Object modeling scripts
--- start ---

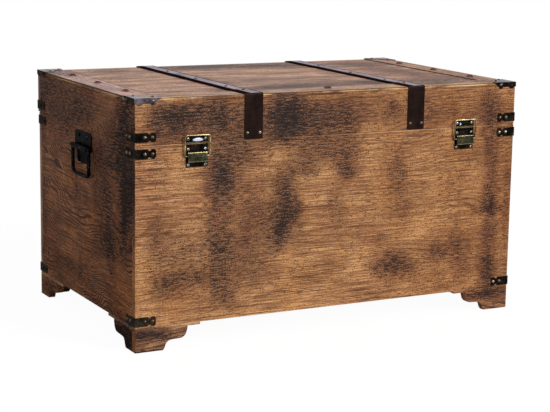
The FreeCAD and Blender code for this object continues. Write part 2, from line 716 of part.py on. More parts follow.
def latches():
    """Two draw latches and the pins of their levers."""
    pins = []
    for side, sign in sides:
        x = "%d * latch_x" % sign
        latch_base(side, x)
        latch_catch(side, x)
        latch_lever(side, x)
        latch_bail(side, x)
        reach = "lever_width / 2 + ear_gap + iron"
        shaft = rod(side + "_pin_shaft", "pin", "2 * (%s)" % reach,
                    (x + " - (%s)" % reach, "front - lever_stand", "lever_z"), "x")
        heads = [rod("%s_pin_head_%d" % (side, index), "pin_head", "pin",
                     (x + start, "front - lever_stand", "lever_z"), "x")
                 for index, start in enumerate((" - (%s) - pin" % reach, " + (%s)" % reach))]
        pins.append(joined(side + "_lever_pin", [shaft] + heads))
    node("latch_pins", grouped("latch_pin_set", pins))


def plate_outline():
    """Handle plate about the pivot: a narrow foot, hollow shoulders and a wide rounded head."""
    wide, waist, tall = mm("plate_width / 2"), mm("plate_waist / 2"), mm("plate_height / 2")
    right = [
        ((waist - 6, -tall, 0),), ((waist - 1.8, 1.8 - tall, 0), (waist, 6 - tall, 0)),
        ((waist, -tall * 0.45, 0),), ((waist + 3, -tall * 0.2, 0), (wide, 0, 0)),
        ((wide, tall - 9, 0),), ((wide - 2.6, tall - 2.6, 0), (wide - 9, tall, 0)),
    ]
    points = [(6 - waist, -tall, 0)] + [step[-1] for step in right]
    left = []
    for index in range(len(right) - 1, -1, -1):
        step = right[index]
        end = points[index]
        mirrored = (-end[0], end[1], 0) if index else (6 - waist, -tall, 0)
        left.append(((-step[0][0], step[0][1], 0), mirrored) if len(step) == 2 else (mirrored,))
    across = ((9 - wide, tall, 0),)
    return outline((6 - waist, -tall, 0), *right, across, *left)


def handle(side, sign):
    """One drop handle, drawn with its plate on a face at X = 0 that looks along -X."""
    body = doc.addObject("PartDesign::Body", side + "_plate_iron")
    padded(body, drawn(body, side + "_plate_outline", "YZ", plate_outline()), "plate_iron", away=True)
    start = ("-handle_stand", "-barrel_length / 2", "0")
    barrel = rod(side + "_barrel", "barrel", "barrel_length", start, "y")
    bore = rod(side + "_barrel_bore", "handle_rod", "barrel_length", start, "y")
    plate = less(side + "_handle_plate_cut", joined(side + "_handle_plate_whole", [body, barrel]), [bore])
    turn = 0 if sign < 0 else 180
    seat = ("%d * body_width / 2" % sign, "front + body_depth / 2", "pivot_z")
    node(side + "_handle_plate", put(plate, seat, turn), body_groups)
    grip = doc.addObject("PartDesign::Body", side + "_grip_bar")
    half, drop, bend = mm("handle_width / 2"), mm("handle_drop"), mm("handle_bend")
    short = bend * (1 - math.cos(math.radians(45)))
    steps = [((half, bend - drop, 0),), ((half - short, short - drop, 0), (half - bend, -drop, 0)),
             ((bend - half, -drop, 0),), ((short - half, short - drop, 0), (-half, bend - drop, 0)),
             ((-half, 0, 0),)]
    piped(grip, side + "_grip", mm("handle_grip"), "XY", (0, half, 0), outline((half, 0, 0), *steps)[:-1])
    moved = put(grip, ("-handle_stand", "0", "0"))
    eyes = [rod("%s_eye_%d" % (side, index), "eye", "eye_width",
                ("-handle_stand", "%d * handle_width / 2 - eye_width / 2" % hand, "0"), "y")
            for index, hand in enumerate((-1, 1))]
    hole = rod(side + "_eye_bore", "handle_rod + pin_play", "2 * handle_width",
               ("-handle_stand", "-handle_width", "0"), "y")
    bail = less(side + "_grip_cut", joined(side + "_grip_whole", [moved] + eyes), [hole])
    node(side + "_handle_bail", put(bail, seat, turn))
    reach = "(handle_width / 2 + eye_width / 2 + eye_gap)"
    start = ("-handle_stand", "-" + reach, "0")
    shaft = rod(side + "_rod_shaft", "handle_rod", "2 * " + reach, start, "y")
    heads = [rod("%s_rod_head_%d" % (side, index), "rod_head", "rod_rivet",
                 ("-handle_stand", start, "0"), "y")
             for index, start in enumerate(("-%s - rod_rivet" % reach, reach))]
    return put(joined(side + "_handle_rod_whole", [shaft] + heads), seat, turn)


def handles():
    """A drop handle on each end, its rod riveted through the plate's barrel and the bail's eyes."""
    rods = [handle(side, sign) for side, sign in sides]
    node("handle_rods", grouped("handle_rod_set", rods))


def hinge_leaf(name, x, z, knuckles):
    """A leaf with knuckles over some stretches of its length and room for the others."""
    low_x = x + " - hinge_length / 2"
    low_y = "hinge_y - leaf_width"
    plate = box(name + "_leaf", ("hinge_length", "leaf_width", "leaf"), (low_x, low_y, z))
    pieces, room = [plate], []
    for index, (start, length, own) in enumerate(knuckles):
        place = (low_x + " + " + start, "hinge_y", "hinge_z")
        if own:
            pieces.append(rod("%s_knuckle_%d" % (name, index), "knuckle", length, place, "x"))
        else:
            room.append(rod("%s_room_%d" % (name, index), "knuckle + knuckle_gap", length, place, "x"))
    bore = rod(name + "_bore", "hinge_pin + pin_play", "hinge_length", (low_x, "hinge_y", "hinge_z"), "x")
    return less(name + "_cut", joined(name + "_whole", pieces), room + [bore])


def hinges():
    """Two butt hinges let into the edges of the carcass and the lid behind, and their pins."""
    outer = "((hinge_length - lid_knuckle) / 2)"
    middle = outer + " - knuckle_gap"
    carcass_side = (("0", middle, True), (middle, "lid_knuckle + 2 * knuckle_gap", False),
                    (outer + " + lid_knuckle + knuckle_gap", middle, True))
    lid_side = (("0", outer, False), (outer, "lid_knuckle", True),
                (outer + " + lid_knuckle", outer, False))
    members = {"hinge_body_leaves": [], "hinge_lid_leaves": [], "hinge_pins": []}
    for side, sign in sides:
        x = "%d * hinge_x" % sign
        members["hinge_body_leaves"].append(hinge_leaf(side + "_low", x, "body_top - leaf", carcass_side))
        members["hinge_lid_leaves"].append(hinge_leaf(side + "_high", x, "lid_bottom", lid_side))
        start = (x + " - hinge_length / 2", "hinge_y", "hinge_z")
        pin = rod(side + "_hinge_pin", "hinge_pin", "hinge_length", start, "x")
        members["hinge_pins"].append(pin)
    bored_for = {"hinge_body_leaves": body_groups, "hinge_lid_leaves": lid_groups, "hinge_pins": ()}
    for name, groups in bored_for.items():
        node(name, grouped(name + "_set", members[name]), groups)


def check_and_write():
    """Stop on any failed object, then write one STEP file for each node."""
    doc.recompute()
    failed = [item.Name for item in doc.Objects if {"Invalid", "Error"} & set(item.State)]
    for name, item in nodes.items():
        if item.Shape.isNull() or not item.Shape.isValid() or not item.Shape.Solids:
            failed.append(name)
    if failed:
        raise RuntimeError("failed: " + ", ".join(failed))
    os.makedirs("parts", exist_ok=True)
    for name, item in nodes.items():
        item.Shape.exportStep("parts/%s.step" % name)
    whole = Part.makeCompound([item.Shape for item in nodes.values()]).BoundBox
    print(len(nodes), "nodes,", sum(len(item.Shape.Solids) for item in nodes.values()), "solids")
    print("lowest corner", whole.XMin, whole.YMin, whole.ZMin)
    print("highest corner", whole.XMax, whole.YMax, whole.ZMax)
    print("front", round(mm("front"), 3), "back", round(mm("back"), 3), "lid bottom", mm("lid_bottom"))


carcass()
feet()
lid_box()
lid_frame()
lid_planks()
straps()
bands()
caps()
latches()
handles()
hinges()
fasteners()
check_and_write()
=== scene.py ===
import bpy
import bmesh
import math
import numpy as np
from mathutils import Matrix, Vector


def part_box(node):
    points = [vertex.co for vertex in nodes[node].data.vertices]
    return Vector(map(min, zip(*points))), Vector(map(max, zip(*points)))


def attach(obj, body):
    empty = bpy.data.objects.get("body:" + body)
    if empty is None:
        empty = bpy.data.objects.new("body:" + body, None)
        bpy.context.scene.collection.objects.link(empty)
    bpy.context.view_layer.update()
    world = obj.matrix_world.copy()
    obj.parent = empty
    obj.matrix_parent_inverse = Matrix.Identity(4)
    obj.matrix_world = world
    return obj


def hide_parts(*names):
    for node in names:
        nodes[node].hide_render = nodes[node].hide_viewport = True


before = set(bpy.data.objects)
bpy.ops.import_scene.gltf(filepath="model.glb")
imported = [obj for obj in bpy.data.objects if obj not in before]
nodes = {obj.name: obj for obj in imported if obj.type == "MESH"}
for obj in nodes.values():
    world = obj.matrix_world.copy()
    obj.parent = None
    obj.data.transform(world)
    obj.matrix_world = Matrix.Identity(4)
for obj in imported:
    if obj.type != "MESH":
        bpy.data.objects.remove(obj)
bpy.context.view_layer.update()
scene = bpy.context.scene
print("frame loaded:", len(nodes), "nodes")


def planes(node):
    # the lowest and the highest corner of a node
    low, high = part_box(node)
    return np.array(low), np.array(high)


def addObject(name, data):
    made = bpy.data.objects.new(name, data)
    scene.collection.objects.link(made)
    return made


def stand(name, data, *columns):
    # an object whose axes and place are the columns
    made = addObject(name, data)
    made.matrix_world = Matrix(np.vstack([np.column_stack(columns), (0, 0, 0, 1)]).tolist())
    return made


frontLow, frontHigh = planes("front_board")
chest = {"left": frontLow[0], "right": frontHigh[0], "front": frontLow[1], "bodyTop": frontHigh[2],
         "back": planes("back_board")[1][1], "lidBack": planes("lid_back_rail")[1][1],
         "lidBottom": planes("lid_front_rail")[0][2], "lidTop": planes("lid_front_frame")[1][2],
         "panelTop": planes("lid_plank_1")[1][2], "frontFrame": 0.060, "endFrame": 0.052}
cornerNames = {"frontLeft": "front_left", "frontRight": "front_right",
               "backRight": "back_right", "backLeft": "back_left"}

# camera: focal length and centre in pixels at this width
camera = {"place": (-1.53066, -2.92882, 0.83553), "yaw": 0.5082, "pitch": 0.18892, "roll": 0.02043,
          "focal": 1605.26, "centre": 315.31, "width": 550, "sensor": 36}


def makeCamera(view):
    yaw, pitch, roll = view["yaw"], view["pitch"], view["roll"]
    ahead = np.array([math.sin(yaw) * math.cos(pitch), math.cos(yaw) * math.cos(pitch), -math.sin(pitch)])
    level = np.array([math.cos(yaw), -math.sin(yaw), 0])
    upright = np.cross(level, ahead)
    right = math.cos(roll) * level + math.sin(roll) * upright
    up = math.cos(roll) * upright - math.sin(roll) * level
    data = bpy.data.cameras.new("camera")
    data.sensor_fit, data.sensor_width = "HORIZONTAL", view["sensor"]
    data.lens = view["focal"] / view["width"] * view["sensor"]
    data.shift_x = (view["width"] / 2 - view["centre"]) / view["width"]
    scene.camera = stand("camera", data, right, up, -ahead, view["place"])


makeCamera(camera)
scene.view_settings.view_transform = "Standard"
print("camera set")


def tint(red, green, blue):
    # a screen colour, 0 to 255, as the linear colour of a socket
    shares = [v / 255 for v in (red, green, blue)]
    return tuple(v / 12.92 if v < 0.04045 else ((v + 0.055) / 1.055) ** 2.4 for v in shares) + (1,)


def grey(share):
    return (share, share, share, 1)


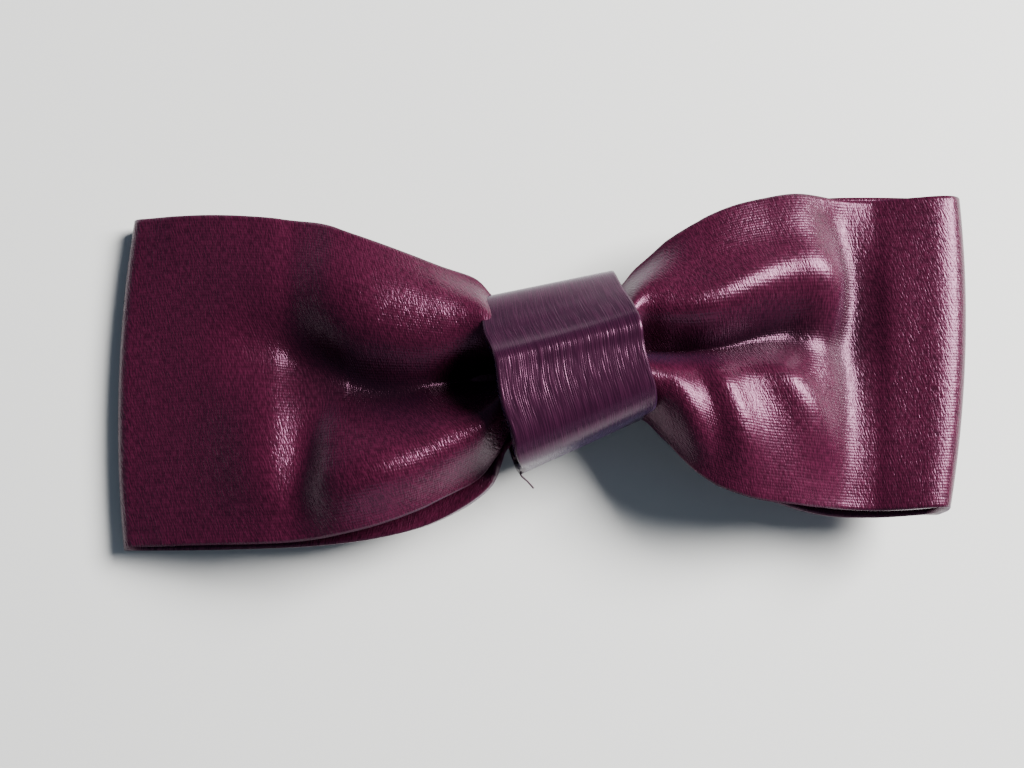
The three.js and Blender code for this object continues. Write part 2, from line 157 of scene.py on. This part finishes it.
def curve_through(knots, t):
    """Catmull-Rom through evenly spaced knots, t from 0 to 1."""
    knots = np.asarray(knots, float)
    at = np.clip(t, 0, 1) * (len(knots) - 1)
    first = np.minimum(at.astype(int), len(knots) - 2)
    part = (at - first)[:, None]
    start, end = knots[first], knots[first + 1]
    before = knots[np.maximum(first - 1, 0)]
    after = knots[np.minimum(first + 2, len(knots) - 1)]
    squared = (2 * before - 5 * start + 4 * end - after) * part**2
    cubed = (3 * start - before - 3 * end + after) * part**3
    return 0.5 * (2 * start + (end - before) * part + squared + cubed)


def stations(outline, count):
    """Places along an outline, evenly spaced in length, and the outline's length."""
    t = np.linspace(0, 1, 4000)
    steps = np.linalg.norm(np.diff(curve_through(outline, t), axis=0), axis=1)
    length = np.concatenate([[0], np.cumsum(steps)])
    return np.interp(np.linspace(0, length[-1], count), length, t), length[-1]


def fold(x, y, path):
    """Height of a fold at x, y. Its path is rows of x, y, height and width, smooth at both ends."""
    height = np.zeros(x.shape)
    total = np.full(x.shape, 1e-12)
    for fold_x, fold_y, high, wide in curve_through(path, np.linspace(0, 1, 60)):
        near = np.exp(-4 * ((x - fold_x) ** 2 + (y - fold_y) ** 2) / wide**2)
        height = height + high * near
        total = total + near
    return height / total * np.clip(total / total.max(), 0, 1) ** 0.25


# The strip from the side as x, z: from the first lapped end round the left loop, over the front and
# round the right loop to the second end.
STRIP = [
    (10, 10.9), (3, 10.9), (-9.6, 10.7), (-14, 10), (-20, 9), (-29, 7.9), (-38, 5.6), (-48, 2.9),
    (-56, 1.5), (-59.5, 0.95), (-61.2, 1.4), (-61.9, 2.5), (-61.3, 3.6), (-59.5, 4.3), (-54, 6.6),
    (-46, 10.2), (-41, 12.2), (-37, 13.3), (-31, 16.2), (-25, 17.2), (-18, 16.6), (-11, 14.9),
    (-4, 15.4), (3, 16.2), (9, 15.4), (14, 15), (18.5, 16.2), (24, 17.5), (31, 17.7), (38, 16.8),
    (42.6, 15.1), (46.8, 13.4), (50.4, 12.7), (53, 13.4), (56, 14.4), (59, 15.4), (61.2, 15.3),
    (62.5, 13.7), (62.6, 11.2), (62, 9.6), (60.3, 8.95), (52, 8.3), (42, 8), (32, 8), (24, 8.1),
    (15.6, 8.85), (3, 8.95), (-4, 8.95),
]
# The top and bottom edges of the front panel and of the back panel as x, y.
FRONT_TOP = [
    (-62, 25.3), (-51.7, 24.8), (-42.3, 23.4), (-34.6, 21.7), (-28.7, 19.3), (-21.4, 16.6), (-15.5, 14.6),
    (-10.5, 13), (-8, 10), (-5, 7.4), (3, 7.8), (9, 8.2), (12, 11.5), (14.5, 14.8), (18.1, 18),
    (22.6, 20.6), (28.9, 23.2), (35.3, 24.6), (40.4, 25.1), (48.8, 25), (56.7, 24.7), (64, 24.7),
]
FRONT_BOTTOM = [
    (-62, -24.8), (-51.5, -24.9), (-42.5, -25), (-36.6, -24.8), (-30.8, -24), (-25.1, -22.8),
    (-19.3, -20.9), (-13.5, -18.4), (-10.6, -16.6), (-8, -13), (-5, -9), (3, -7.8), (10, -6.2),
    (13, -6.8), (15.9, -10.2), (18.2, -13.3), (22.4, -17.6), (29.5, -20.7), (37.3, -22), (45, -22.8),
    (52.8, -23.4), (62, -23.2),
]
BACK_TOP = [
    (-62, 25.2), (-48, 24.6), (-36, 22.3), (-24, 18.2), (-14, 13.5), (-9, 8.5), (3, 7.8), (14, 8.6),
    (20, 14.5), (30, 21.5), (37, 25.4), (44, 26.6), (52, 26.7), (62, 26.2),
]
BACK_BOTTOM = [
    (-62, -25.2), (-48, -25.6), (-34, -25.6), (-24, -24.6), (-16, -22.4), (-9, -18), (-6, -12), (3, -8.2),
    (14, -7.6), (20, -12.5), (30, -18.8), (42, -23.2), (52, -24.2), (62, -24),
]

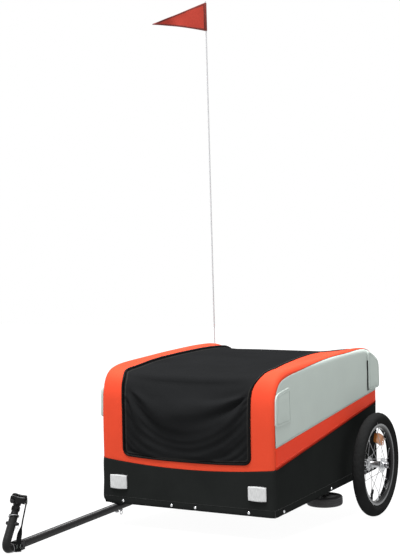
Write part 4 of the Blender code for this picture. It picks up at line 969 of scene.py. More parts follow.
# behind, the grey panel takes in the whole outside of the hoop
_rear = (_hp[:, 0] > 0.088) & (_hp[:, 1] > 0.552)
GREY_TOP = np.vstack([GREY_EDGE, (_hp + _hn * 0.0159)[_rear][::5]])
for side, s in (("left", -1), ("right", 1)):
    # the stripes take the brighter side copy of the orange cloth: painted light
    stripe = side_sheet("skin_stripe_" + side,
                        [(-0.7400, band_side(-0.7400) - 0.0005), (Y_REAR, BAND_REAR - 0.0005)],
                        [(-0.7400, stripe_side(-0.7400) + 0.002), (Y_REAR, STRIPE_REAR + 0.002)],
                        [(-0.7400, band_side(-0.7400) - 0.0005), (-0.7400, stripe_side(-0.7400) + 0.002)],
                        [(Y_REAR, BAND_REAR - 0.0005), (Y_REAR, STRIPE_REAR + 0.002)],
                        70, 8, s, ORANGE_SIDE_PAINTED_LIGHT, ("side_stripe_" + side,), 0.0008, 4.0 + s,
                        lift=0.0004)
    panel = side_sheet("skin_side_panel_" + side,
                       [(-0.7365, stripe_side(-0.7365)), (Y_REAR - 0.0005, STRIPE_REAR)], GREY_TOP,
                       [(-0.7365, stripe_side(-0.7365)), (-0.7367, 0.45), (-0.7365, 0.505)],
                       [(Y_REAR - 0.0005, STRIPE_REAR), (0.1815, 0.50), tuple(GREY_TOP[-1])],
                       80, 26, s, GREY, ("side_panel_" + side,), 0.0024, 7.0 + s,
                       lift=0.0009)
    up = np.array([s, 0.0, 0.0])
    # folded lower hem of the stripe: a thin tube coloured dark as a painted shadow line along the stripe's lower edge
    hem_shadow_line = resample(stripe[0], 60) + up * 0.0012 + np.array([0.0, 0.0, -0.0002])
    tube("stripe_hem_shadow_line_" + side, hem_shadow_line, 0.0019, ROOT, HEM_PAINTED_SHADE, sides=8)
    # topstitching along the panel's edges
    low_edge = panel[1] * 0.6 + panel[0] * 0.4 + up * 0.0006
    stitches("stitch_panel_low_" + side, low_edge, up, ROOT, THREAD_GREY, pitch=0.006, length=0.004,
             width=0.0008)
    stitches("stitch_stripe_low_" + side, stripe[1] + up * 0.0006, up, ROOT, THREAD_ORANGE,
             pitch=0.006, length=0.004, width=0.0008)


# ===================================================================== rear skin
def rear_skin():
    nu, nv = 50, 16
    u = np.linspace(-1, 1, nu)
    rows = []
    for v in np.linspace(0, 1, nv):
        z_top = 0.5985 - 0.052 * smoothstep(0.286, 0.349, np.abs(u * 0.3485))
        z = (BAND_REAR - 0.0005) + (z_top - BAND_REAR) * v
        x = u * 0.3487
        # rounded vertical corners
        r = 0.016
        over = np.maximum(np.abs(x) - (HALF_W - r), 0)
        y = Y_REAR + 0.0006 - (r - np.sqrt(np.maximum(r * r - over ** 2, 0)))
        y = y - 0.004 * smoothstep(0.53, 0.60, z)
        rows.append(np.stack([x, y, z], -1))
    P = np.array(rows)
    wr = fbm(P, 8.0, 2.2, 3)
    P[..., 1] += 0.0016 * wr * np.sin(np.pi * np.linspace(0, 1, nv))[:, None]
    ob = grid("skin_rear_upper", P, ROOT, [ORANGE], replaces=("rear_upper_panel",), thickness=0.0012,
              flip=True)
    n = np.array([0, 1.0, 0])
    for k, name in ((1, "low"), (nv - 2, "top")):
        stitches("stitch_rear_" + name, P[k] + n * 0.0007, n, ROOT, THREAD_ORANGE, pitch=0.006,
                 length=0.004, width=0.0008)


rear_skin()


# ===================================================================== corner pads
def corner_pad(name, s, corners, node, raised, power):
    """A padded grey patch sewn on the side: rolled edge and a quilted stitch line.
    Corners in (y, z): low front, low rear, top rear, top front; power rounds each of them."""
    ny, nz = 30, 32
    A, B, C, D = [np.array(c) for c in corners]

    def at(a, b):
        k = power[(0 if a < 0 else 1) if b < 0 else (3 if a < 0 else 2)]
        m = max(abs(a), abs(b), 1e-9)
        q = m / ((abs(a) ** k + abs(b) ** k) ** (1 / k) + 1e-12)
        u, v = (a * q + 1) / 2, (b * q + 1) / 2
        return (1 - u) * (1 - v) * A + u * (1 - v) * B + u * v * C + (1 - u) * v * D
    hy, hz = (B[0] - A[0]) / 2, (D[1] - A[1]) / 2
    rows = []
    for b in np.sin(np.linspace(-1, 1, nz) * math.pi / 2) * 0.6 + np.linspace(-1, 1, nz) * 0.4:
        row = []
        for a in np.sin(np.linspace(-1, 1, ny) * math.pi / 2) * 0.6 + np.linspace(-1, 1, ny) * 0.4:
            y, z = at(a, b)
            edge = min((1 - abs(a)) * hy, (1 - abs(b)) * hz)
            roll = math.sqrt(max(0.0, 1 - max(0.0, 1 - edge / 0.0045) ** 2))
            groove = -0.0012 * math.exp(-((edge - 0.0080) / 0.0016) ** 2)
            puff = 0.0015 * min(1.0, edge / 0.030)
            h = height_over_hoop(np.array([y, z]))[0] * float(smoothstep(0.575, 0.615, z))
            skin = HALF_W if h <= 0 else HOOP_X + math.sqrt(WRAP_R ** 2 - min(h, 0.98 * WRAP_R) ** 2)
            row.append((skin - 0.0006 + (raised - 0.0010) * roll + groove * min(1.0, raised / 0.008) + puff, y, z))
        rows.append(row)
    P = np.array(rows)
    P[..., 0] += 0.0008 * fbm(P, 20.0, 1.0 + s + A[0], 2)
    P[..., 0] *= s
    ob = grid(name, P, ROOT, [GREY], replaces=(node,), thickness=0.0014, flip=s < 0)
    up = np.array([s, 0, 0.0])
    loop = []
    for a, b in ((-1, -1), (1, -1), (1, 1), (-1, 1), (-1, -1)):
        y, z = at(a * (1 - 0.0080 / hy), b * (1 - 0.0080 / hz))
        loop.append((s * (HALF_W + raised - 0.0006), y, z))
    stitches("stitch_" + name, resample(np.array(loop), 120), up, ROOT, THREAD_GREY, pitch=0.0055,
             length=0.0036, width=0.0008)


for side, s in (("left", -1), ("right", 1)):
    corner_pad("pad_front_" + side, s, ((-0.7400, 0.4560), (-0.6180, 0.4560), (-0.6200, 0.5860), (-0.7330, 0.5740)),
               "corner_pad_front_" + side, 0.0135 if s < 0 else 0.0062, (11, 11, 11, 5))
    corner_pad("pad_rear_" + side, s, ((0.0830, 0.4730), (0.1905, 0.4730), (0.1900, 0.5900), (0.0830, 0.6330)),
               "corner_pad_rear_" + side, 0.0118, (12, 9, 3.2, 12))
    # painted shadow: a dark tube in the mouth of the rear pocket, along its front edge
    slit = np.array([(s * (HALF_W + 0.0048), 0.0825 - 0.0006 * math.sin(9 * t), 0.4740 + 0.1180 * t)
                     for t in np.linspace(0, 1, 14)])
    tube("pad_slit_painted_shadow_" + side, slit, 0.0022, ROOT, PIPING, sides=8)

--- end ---

Transcribe the records above exactly, beginning at the line that contains "lid_frame()" and ending with the line that contains "if empty is", both included, and nothing else.

RESULT FOR THIS TASK
lid_frame()
lid_planks()
straps()
bands()
caps()
latches()
handles()
hinges()
fasteners()
check_and_write()
=== scene.py ===
import bpy
import bmesh
import math
import numpy as np
from mathutils import Matrix, Vector


def part_box(node):
    points = [vertex.co for vertex in nodes[node].data.vertices]
    return Vector(map(min, zip(*points))), Vector(map(max, zip(*points)))


def attach(obj, body):
    empty = bpy.data.objects.get("body:" + body)
    if empty is None:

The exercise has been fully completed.